Dives will be: Nav, Night, Deep, Photo, and Naturalist.

Any comments?
 
Don't waste you rmoney on the Advanced. Take a GUE Fundamentals class. You'll learn a thousand times more about diving!

Time_Bandit:
Hi People, this is my first post.....so be gentle.

Anyway, looking at doing the Advanced Open Water Padi course (I qualified in Open Water last year) and was wondering what advice anyone might give on which Adventure dives I should do.

I know Deep and Navigation are compulsory. I was going to do Wreck and probably Peak Performance but wasn't 100 % sure.

Also for my last one i was going to do Multi-Level, but some one said that was almost a pointless dive. They recommended Night and said how thrilling that was.

So if anyone could give me some advice (or experiences of these dives) I would much appreciate it...

Thanks in advance
 
A night dive is always fun and a good dive experience. I did my first night dive during my Advance course since I thought that I should have an instructor showing me the rope for my first night dive. It was great and now I try to do one night dive on every vacation diving trip I go to.
 
forestfish:
I am going out on a liveaboard, and don't feel comfortable diving GBR as my first REAL dive alone. So Hubby and I decided to do the AOW as a way to get some additional training, and have a guide.

Dives will be: Nav, Night, Deep, Photo, and Naturalist.

Any comments?

If you want to have some fun dives with the instructor, then those are probably good choices. If you want to learn skills that will improve your diving ability, then photo and naturalist probably won't help.

I'd ask the instructor about his recommendations. For example, if s/he's not a photographer, then s/he will just teach that specialty straight from the book and you'll learn only as much as you would have learned from just reading the chapter on it and playing around with your camera.
 
StSomewhere:
Wow, that's great, at <15 dives you must be a natural.

Personally, I recently found out my buoyancy was terrible, measured by my ability to hover and adjust depth in the water column while motionless.
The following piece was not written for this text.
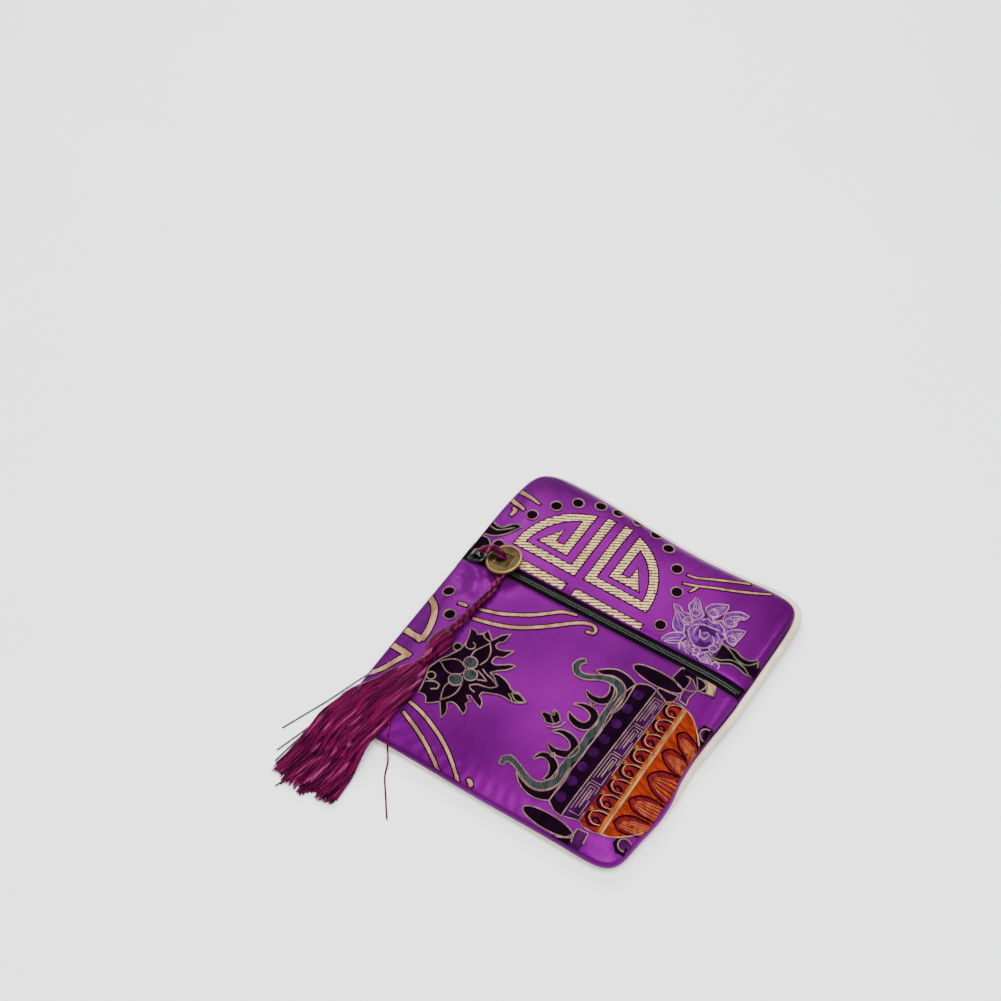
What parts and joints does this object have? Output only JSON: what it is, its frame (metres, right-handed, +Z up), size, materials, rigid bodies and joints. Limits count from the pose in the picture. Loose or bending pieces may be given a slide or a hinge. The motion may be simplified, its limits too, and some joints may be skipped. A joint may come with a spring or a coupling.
{
  "type": "silk brocade zip purse with coin charm and tassel",
  "caption": "Flat padded brocade purse with rounded corners and a piped rim, zipped across its face, with a coin charm and a tassel on the slider's cord.",
  "frame": {"origin": "middle of the purse's footprint on the surface that its back rests on", "axes": "+Z up out of the patterned face, +Y along the length towards the end with the zipper, +X to the right along the zipper, the slider at -X"},
  "size_m": [0.1258, 0.1615, 0.0168],
  "materials": {
    "purple_brocade": "satin weave silk with raised brocade figures in gold, slate, lilac, orange and dark plum",
    "cream_piping": "satin bias piping over a cord",
    "black_tape": "woven zipper tape",
    "black_coil": "nylon zipper coil",
    "black_slider": "black enamel",
    "aged_brass": "aged, worn bright on the rims",
    "plum_cord": "twisted rayon cord",
    "plum_tassel": "glossy rayon threads"
  },
  "bodies": {
    "root": {"back_panel": "purple_brocade", "front_panel_lower": "purple_brocade", "front_panel_upper": "purple_brocade", "piping": "cream_piping", "zipper_tape_lower": "black_tape", "zipper_tape_upper": "black_tape", "zipper_coil": "black_coil", "zipper_slider": "black_slider", "coin": "aged_brass", "tassel_cord": "plum_cord", "tassel": "plum_tassel"}
  },
  "joints": []
}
At the same Essentials class with Adobo, actually.

Unfortunately the PADI PPB class had previously I taken taught "moving buoyancy" which is far easier and less useful than static or hovering buoyancy.

As I've probably mentioned before, I've seen OW classes where people picked up good buoyancy control almost immediately - statistically, it's more likely that it was instructor skill and appropriate weighting than getting a group of 4-6 people at random who all happened to just know how to control their buoyancy pretty much automatically...

But of course, you're not going to get them crash landing in a solid, locked-down-ain't-going-nowhere-til-you-inflate-that-BCD PADI-kneel for practicing skills at 20', even if they've never done a safety stop while holding onto anything, simply because they've never had to...
 
Time_Bandit:
Hi People, this is my first post.....so be gentle.

Anyway, looking at doing the Advanced Open Water Padi course (I qualified in Open Water last year) and was wondering what advice anyone might give on which Adventure dives I should do.

I know Deep and Navigation are compulsory. I was going to do Wreck and probably Peak Performance but wasn't 100 % sure.

Also for my last one i was going to do Multi-Level, but some one said that was almost a pointless dive. They recommended Night and said how thrilling that was.

So if anyone could give me some advice (or experiences of these dives) I would much appreciate it...

I didn't do my AOW through PADI, and so didn't get to choose my combo of dives, but we did deep, wreck (the wreck dive was deep as well, and the deep dive involved a wreck, but we didn't get to penetrate that - if you don't have shallow wrecks, that's probably what you'll get, assuming they don't try and cheat you out of a dive by combining the two), navigation, night, what must have been some sort of naturalist dive where I brought along a camera, and a general skills dive was the last one we did, so they wouldn't let you out if you didn't have your buoyancy/CESA/swimming mask removal/etc. under control, so six dives instead of five.
 
asaara:
As I've probably mentioned before, I've seen OW classes where people picked up good buoyancy control almost immediately - statistically, it's more likely that it was instructor skill and appropriate weighting than getting a group of 4-6 people at random who all happened to just know how to control their buoyancy pretty much automatically...

But of course, you're not going to get them crash landing in a solid, locked-down-ain't-going-nowhere-til-you-inflate-that-BCD PADI-kneel for practicing skills at 20', even if they've never done a safety stop while holding onto anything, simply because they've never had to...

It would be easy for me to say that I got bouyancy figured out on my first time out in the ocean. After all, I was able to maintain my depth as we swam around the reef in Kona. I had a pretty good ability to ascend and descend to follow the underwater terrain (if terrain is appropriate description for underwater features). I also had good ability to start from the bottom and inflate (orally and using back gas inflation) to a level where I would begin to ascend of the bottom. Yeah, I got all that...

The bouyancy control that StSomewhere is referring to is something entirely different. What he is referring to is to establishing and maintaining neutral while remaining motionless in a trimmed out position. And holding this position for a lenghty period of time while surge is moving you back and forth in the water column. A video of what this position looks like is available here (http://www.divetekadventures.com/Videos/VideoGUESdrill.htm). Notice that these guys are so proficient that they perform an OOA drill without ascending or descending.

If there are instructors out there who are able to consistently get new divers to something close to this level of proficiency after 6 pool sessions and 4 open water dives, it would be good to point them out so that we can refer them to those seeking good open water instruction. Heck, I probably would even redo open water for that.